# TASK TO CARRY OUT
Can the data below be echoed back word for word?

# DATA SEGMENT
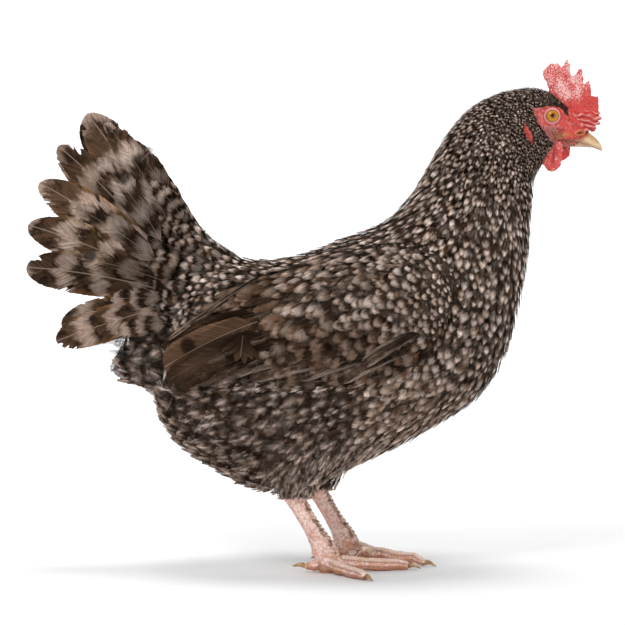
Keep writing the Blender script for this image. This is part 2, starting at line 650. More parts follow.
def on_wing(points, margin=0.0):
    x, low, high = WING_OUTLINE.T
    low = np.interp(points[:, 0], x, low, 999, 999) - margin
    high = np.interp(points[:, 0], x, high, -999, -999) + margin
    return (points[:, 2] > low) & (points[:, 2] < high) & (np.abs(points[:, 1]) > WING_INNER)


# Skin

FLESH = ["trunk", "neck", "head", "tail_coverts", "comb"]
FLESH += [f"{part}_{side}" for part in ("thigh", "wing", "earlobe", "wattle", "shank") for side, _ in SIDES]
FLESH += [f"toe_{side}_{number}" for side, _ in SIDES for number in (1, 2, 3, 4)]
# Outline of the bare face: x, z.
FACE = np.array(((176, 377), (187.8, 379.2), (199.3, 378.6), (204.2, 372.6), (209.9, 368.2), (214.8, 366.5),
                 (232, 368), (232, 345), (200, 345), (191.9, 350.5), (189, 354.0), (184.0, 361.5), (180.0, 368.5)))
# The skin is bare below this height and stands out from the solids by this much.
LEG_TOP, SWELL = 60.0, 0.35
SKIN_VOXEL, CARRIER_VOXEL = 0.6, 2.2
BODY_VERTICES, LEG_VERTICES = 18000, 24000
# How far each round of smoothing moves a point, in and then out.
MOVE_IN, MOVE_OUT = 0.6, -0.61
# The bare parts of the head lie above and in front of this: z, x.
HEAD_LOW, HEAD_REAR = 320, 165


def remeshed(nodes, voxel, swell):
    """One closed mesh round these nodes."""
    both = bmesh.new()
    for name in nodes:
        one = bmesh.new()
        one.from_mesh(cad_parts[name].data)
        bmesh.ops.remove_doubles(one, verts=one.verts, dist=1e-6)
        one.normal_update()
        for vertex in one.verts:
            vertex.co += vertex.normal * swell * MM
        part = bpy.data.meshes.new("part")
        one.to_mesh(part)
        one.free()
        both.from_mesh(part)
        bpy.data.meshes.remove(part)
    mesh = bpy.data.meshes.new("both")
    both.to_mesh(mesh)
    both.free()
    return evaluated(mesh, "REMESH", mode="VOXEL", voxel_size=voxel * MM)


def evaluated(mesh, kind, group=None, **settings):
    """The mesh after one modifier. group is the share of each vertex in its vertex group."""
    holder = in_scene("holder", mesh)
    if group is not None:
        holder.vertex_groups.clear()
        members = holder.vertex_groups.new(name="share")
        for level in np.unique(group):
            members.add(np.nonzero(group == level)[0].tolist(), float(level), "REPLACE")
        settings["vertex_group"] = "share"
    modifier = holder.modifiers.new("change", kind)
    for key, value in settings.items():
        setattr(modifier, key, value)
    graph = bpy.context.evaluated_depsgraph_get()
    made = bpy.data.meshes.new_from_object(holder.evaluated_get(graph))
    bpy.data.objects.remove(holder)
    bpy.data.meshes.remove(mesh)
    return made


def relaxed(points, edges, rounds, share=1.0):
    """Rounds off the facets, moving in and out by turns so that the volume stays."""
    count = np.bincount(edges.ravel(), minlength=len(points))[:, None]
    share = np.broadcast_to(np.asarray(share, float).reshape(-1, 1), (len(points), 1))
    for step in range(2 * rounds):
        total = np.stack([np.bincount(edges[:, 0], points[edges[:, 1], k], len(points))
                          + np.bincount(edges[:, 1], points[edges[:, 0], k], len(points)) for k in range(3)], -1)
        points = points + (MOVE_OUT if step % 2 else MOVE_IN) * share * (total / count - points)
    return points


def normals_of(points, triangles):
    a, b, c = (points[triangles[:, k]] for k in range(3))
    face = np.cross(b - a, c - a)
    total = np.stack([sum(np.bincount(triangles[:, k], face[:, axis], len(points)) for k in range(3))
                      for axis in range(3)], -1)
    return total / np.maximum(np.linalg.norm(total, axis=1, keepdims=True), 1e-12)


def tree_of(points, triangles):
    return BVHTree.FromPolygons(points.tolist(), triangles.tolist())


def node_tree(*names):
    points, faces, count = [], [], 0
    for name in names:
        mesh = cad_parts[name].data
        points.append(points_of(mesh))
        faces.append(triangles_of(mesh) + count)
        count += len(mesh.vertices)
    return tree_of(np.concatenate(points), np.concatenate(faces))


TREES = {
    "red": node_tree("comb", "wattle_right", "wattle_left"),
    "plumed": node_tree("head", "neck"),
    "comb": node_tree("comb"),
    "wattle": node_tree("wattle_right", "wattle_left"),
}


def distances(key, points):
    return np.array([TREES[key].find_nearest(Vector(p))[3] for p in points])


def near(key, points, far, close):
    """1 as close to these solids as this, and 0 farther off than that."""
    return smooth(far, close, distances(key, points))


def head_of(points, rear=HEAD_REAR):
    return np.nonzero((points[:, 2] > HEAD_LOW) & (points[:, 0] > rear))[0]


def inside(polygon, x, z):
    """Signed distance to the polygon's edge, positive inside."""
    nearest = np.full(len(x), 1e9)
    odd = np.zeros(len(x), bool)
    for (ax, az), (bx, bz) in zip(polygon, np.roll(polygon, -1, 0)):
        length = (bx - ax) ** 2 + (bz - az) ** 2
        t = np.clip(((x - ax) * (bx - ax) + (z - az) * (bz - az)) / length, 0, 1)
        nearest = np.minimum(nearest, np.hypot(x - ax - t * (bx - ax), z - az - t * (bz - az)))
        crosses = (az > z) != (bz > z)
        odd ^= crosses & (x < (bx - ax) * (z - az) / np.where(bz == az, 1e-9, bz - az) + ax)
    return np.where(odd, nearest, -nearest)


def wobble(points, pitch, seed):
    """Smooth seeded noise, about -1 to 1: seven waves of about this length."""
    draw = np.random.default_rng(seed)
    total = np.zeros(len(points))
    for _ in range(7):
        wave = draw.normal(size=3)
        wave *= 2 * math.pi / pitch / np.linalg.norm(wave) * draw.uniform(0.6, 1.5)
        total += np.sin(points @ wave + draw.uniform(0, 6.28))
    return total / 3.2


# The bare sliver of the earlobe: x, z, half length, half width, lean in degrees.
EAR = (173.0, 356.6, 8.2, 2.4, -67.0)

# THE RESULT
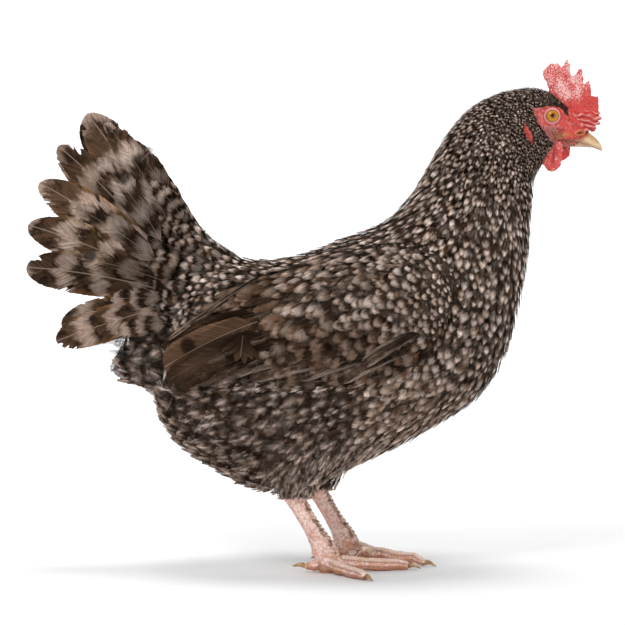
Keep writing the Blender script for this image. This is part 2, starting at line 650. More parts follow.
def on_wing(points, margin=0.0):
    x, low, high = WING_OUTLINE.T
    low = np.interp(points[:, 0], x, low, 999, 999) - margin
    high = np.interp(points[:, 0], x, high, -999, -999) + margin
    return (points[:, 2] > low) & (points[:, 2] < high) & (np.abs(points[:, 1]) > WING_INNER)


# Skin

FLESH = ["trunk", "neck", "head", "tail_coverts", "comb"]
FLESH += [f"{part}_{side}" for part in ("thigh", "wing", "earlobe", "wattle", "shank") for side, _ in SIDES]
FLESH += [f"toe_{side}_{number}" for side, _ in SIDES for number in (1, 2, 3, 4)]
# Outline of the bare face: x, z.
FACE = np.array(((176, 377), (187.8, 379.2), (199.3, 378.6), (204.2, 372.6), (209.9, 368.2), (214.8, 366.5),
                 (232, 368), (232, 345), (200, 345), (191.9, 350.5), (189, 354.0), (184.0, 361.5), (180.0, 368.5)))
# The skin is bare below this height and stands out from the solids by this much.
LEG_TOP, SWELL = 60.0, 0.35
SKIN_VOXEL, CARRIER_VOXEL = 0.6, 2.2
BODY_VERTICES, LEG_VERTICES = 18000, 24000
# How far each round of smoothing moves a point, in and then out.
MOVE_IN, MOVE_OUT = 0.6, -0.61
# The bare parts of the head lie above and in front of this: z, x.
HEAD_LOW, HEAD_REAR = 320, 165


def remeshed(nodes, voxel, swell):
    """One closed mesh round these nodes."""
    both = bmesh.new()
    for name in nodes:
        one = bmesh.new()
        one.from_mesh(cad_parts[name].data)
        bmesh.ops.remove_doubles(one, verts=one.verts, dist=1e-6)
        one.normal_update()
        for vertex in one.verts:
            vertex.co += vertex.normal * swell * MM
        part = bpy.data.meshes.new("part")
        one.to_mesh(part)
        one.free()
        both.from_mesh(part)
        bpy.data.meshes.remove(part)
    mesh = bpy.data.meshes.new("both")
    both.to_mesh(mesh)
    both.free()
    return evaluated(mesh, "REMESH", mode="VOXEL", voxel_size=voxel * MM)


def evaluated(mesh, kind, group=None, **settings):
    """The mesh after one modifier. group is the share of each vertex in its vertex group."""
    holder = in_scene("holder", mesh)
    if group is not None:
        holder.vertex_groups.clear()
        members = holder.vertex_groups.new(name="share")
        for level in np.unique(group):
            members.add(np.nonzero(group == level)[0].tolist(), float(level), "REPLACE")
        settings["vertex_group"] = "share"
    modifier = holder.modifiers.new("change", kind)
    for key, value in settings.items():
        setattr(modifier, key, value)
    graph = bpy.context.evaluated_depsgraph_get()
    made = bpy.data.meshes.new_from_object(holder.evaluated_get(graph))
    bpy.data.objects.remove(holder)
    bpy.data.meshes.remove(mesh)
    return made


def relaxed(points, edges, rounds, share=1.0):
    """Rounds off the facets, moving in and out by turns so that the volume stays."""
    count = np.bincount(edges.ravel(), minlength=len(points))[:, None]
    share = np.broadcast_to(np.asarray(share, float).reshape(-1, 1), (len(points), 1))
    for step in range(2 * rounds):
        total = np.stack([np.bincount(edges[:, 0], points[edges[:, 1], k], len(points))
                          + np.bincount(edges[:, 1], points[edges[:, 0], k], len(points)) for k in range(3)], -1)
        points = points + (MOVE_OUT if step % 2 else MOVE_IN) * share * (total / count - points)
    return points


def normals_of(points, triangles):
    a, b, c = (points[triangles[:, k]] for k in range(3))
    face = np.cross(b - a, c - a)
    total = np.stack([sum(np.bincount(triangles[:, k], face[:, axis], len(points)) for k in range(3))
                      for axis in range(3)], -1)
    return total / np.maximum(np.linalg.norm(total, axis=1, keepdims=True), 1e-12)


def tree_of(points, triangles):
    return BVHTree.FromPolygons(points.tolist(), triangles.tolist())


def node_tree(*names):
    points, faces, count = [], [], 0
    for name in names:
        mesh = cad_parts[name].data
        points.append(points_of(mesh))
        faces.append(triangles_of(mesh) + count)
        count += len(mesh.vertices)
    return tree_of(np.concatenate(points), np.concatenate(faces))


TREES = {
    "red": node_tree("comb", "wattle_right", "wattle_left"),
    "plumed": node_tree("head", "neck"),
    "comb": node_tree("comb"),
    "wattle": node_tree("wattle_right", "wattle_left"),
}


def distances(key, points):
    return np.array([TREES[key].find_nearest(Vector(p))[3] for p in points])


def near(key, points, far, close):
    """1 as close to these solids as this, and 0 farther off than that."""
    return smooth(far, close, distances(key, points))


def head_of(points, rear=HEAD_REAR):
    return np.nonzero((points[:, 2] > HEAD_LOW) & (points[:, 0] > rear))[0]


def inside(polygon, x, z):
    """Signed distance to the polygon's edge, positive inside."""
    nearest = np.full(len(x), 1e9)
    odd = np.zeros(len(x), bool)
    for (ax, az), (bx, bz) in zip(polygon, np.roll(polygon, -1, 0)):
        length = (bx - ax) ** 2 + (bz - az) ** 2
        t = np.clip(((x - ax) * (bx - ax) + (z - az) * (bz - az)) / length, 0, 1)
        nearest = np.minimum(nearest, np.hypot(x - ax - t * (bx - ax), z - az - t * (bz - az)))
        crosses = (az > z) != (bz > z)
        odd ^= crosses & (x < (bx - ax) * (z - az) / np.where(bz == az, 1e-9, bz - az) + ax)
    return np.where(odd, nearest, -nearest)


def wobble(points, pitch, seed):
    """Smooth seeded noise, about -1 to 1: seven waves of about this length."""
    draw = np.random.default_rng(seed)
    total = np.zeros(len(points))
    for _ in range(7):
        wave = draw.normal(size=3)
        wave *= 2 * math.pi / pitch / np.linalg.norm(wave) * draw.uniform(0.6, 1.5)
        total += np.sin(points @ wave + draw.uniform(0, 6.28))
    return total / 3.2


# The bare sliver of the earlobe: x, z, half length, half width, lean in degrees.
EAR = (173.0, 356.6, 8.2, 2.4, -67.0)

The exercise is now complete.